The fact that online banking market is one of the most rapidly growing financial business verticals has been underlined by the robust consumer banking trends in recent times. For instance, the consumer banking segment of Bank of America depict commendable growth in the final quarter of 2018 and is expected to continue doing so in the years to come, moderately impacting the overall online banking industry.
U.S. Digital Banking Market Revenue, By Type, 2017 & 2024
Indeed, Q4 2018 saw the Bank of America registering 26.4 million mobile banking users and 36.3 million online banking users. Of all the Consumer Banking sales, 27% were digital sales and 49% of all digital sales came from mobiles. Besides the conveniences offered by online banking, the large millennial population is also helping to add impetus to the online banking industry growth. Estimates show that millennials make up for nearly 83 million digital users who prefer to use digital bank channels to carry out their transactions and being the most recognized demographic segment in the current economic sector, their activities have become a major avenue for the growth of the online banking market.
Since the online banking industry has come to hold significant promise for further expansion in the future, investment in online banking has been pouring in rapidly in recent years. For instance, Cogni Inc, a lifestyle banking startup based in New York, recently raised $1.7 million seed funding as it prepares to launch. Cogni Inc basically aims to be a single payment and commerce platform which will hold deposits for consumers and book their hotels, flights and movie tickets. Such models have been highly successful outside the U.S. Significantly, 2% of Cogni is owned by Barclays, one of the largest and most recognized investment banks in the world.
Experts opine that in the recent years, online banking has been creating one milestone after the other with new players entering the online banking market and thriving within a short period of time. Two of the leading European digital banks, namely N26 of Germany and Revolut of UK have 2 million and 3.3 million customers respectively and as they prepare to make their debut in the U.S. in 2019, they are anticipated to garner significant number of customers there as well. One of the features that has made easy for these banks to gain such as huge number of customers is the simplicity of opening an account. Digital banks are easily winning the competition against brick and mortar banks to win customers as they let customers use only the mobile phone to open an account, that too within only a few hours.
The advent of mobile phone technology has its own role to play in the expansion of the online banking as the tech savvy millennial population, who are also poised to become the leading force in the banking industry, have been found to use their mobile phones to access their financial institution more than 8 times in a typical month and their common activities involve checking account balance, transferring money between accounts, checking recent transactions and receiving notifications from banks.
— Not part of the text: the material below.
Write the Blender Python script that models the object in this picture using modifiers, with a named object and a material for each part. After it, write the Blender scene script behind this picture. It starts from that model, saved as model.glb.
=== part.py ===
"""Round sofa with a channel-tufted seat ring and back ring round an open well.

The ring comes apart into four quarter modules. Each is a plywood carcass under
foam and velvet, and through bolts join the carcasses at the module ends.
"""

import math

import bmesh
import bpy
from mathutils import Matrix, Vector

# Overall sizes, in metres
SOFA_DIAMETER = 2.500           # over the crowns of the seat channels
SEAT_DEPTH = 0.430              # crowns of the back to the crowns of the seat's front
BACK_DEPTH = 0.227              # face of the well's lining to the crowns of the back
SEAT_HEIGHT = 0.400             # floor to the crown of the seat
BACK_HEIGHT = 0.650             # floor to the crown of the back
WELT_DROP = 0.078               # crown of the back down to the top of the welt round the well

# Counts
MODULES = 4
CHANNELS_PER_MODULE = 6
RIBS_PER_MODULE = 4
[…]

Online banking trends suggest that customers, millennials and non-millennials alike, are increasingly adopting to the ease of mobile banking and thus driving the online banking market further.
Financial institutions are coming to notice this trend for online banking of branch-based banking falling behind mobile banking and some of the heavy-weights in the banking industry have decided to shut down branches while adding to their array of online banking solutions, which has added a further impetus to the online banking market. For instance, Bank of America has cut off numerous branches as it registered that visits to brick-and-mortar branches can be reduced by 33% if focus is instead turned to online banking solutions such as mobile, online and ATM services.
In fact, Bank of America’s virtual AI assistant, Erica, attained a resounding success soon after its launch when it was recorded that nearly 4.8 million users had 23 million interactions with the chatbot. Such reconsiderations for necessity and cost-effectiveness of physicals branches that are attracting lower number of visitors are causing banks to become more tach savvy and less traditional. Instead, they are more inclined to use the subsequent budget surplus that is created by closing branches for improving their mobile apps.
One of the biggest motivators for banks to turn to online banking services is possibly the fact that digital and mobile banking has been found to improve customer satisfaction and loyalty by a wide margin. Customers who have experience high mobile banking satisfaction have been found to recommend banks providing such online banking services to others as well as reuse the bank’s services for other transactional activities than customers who use banks without an app services or do not use banking apps. Consequently, experts suggest that the online banking market will witness a potential surge and surpass $9 trillion by 2024.